Carrie Brown Smith, a professor at the University of Memphis, first came up with the idea of a scavenger hunt and shared it with other universities. The results spread like wildfire and the students began tweeting several times a day about their lives and campuses.
Auburn University quickly caught on and is taking part in the scavenger hunt this semester. Auburn uses #j2310 as a class hash tag, and #JRLWeb is used as the overall hash tag by all of the universities. The other schools participating this semester include, San Jorge University, #PW2, Bradley University, #BU330 and Valencia College, #VCJ.
The students participate in the hunt and tweet discoveries to a website called Storify. Each student is responsible for being aware of what is interesting, important, relevant, unique and immediate. They are learning to double check facts, think like a storyteller and interact with other schools through social media.
Christin Colquitt, a senior at Auburn University says the scavenger hunt is pushing her to use social media outlets to not only think like a reporter but learn from other universities how the cultures can vary from one campus to another.
Fuhlhage stresses to his students that even though a tweet only includes 140 characters, you can say a lot in a few words or by using and image. It is a way for Auburn students to get involved with the social media culture and use it to further their education and interaction with other college students. As his class participates in the hunt, they discuss their discoveries of what they have found and how to best tell a story in a limited space.

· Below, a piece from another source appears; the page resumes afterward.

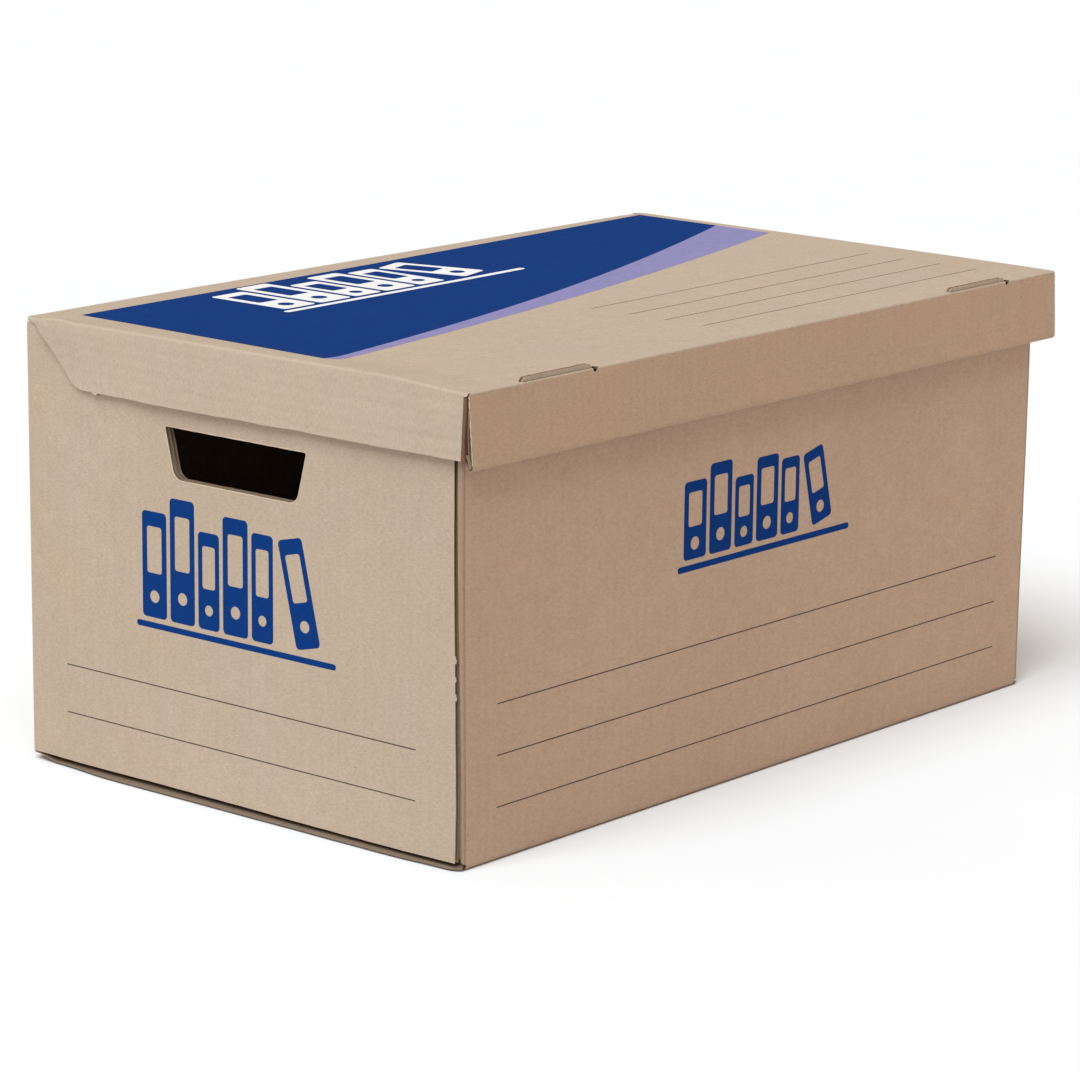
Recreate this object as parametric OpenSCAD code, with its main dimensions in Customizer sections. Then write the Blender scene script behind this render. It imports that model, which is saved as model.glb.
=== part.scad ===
// Flip-top archival storage box, folded from 3 mm corrugated kraft board.
// Millimetres. +Z is up, +X runs along the length, the long front face looks towards -Y.
// The origin is the centre of the base's underside. The lid is hinged along the top of the back.

/* [Body] */
// Outer length of the body
body_l = 520; // [460:5:580]
// Outer depth of the body, from front to back
body_d = 325; // [290:5:360]
// Height of the closed lid's underside above the ground
body_h = 253; // [235:1:280]
// Thickness of the corrugated board
board = 3; // [2.8:0.1:3.2]
// Height of the base flaps that stand up inside both ends
base_flap_h = 110; // [60:5:140]

/* [Hand holes] */
// Width of a hand hole along its top edge
hole_w = 105; // [90:1:120]
// Height of a hand hole
hole_h = 28.5; // [25:0.5:34]
// How far each lower corner of a hand hole is drawn in
hole_taper = 7; // [2:1:10]
// Height of a hand hole's top edge above the ground
hole_top = 208; // [170:1:210]

/* [Lid] */
// Outer length of the lid
lid_l = 537; // [532:1:540]
// How far the loosely fitting lid sits off centre, towards the right
lid_shift = 4; // [0:1:5]
// Height of the lid's roll-over front
lid_front_h = 41.5; // [39:0.5:46]
// Height of the lid's end flaps
lid_end_h = 36; // [32:0.5:38]
// How far the roll-over front leans out at its lower edge
lid_lean = 2.2; // [1.5:0.1:3]
// Length of the slots that the lock tabs stand in
slot_l = 60; // [40:1:70]
// Distance between the middles of the two slots
slot_pitch = 384; // [300:2:400]
// How far the lock tabs stand up above the lid
tab_rise = 2.5; // [1:0.5:4]

/* [Hidden] */
$fn = 48;

kraft = "#c3ad92";
kraft_shade = "#b59c80";

half_l = body_l / 2;
half_d = body_d / 2;
bend_in = 1;                        // inside radius of a folded crease
bend_out = bend_in + board;         // outside radius of a folded crease
clearance = 0.3;                    // between the body and everything that moves over it
wall_top = body_h - clearance;
end_bottom = 5.2;                   // lower edge of the outer end panels
inner_x = half_l - board;           // outer face of the inner end panels
flap_x = inner_x - board;           // outer face of the base flaps
nose_r = 2.5;                       // the crushed crease that bulges out under each end
nose_x = half_l - 1;
base_half_l = flap_x - 2;
inner_bottom = 11;
hinge_out = 5.5;                    // outside radius of the lid's hinge crease
hinge_in = hinge_out - board;
hinge_y = half_d - hinge_out;       // centre of the hinge crease's bend
hinge_z = body_h + board - hinge_out;
lid_half_l = lid_l / 2;
lid_top = body_h + board;
lid_plate_x = lid_half_l - bend_out;
lid_front_y = half_d + 7.5;         // front face of the lid at its top crease
lid_bend_z = lid_top - bend_out;
fold_r = (lid_front_y + lid_lean - half_d - clearance) / 2;
fold_y = half_d + clearance + fold_r;
fold_z = lid_top - lid_front_h + fold_r;
inner_flap_top = lid_bend_z - 2.5;
tab_top = inner_flap_top - 0.5;
tab_l = 70;                         // length of a corner tab behind the roll-over front
tab_in = half_d + clearance + board + 0.1;
flap_slope = 48;                    // slope of an end flap's relief cut beside the hinge
flap_fillet = 14;

function arc(cx, cy, r, a0, a1, n = 8) =
    [for (i = [0:n]) let (a = a0 + (a1 - a0) * i / n) [cx + r * cos(a), cy + r * sin(a)]];

// A profile drawn in (Y, Z), extruded along X from x0 to x1
module along_x(x0, x1) {
    translate([x0, 0, 0]) rotate([90, 0, 90]) linear_extrude(x1 - x0) children();
}

// A profile drawn in (X, Z), extruded along Y from y0 to y1
module along_y(y0, y1) {
    translate([0, y1, 0]) rotate([90, 0, 0]) linear_extrude(y1 - y0) children();
}

// A profile drawn in (X, Y), extruded along Z from z0 to z1
module along_z(z0, z1) {
    translate([0, 0, z0]) linear_extrude(z1 - z0) children();
}

// A rectangle between two corners
module plate(x0, y0, x1, y1) {
    translate([x0, y0]) square([x1 - x0, y1 - y0]);
}

// A quarter of a bent crease around (x, y), in the quadrant that sx and sy point to
module crease(x, y, sx, sy, r_out = bend_out, r_in = bend_in) {
    translate([x, y]) difference() {
        intersection() {
            circle(r_out);
            plate(min(0, sx * r_out), min(0, sy * r_out), max(0, sx * r_out), max(0, sy * r_out));
        }
        circle(r_in);
    }
}

module on_end(side) {
    mirror([side == "right" ? 1 : 0, 0, 0]) children();
}

module on_lid_end(side) {
    translate([lid_shift, 0, 0]) on_end(side) children();
}

// ---- Body ----

module base_panel() {
    color(kraft_shade) along_z(0, board)
        plate(-base_half_l, -half_d + bend_out, base_half_l, half_d - bend_out);
}

// A long wall with the crease that turns it into the base, standing towards -Y
module long_wall(x, top) {
    along_x(-x, x) plate(-half_d, bend_out, -half_d + board, top);
    along_x(-base_half_l, base_half_l) crease(-half_d + bend_out, bend_out, -1, -1);
}

module front_panel() {
    color(kraft) long_wall(inner_x - bend_out, wall_top);
}

module back_panel() {
    color(kraft) mirror([0, 1, 0]) long_wall(half_l - bend_out, hinge_z);
}

// The hand hole's outline in (Y, Z), drawn in all round by gap
module hole_outline(gap = 0) {
    foot_w = hole_w / 2 - hole_taper;
    slant = norm([hole_taper, hole_h]);
    r = 7;
    foot = foot_w - r * (slant - hole_taper) / hole_h;
    tilt = atan(hole_taper / hole_h);
    low = hole_top - hole_h + r;
    polygon(concat(
        arc(-foot, low, r - gap, 180 + tilt, 270),
        arc(foot, low, r - gap, 270, 360 - tilt),
        [[hole_w / 2 - gap, hole_top - gap], [-hole_w / 2 + gap, hole_top - gap]]
    ));
}

module outer_end_panel(side) {
    color(kraft) on_end(side) {
        along_x(-half_l, -inner_x) difference() {
            plate(-half_d + 2.5, end_bottom, half_d - bend_out, wall_top);
            hole_outline();
        }
        along_z(end_bottom, wall_top) crease(-half_l + bend_out, half_d - bend_out, -1, 1);
    }
}

module inner_end_panel(side) {
    color(kraft) on_end(side) {
        along_x(-inner_x, -flap_x) difference() {
            plate(-half_d + bend_out, inner_bottom, half_d - bend_out - clearance, wall_top);
            hole_outline();
        }
        along_z(end_bottom, wall_top) crease(-inner_x + bend_out, -half_d + bend_out, -1, -1);
    }
}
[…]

“Most of the students I have in the class have been using twitter in one way or another, but they haven’t thought about it as a reporter would use it,” Fuhlhage said. “This requires the students to do what reporters do and become comfortable with interviewing complete strangers.”
Auburn students are expanding their education with the help of social media. The Twitter scavenger hunt is simply one of the ways students are using new social media outlets for education and experience.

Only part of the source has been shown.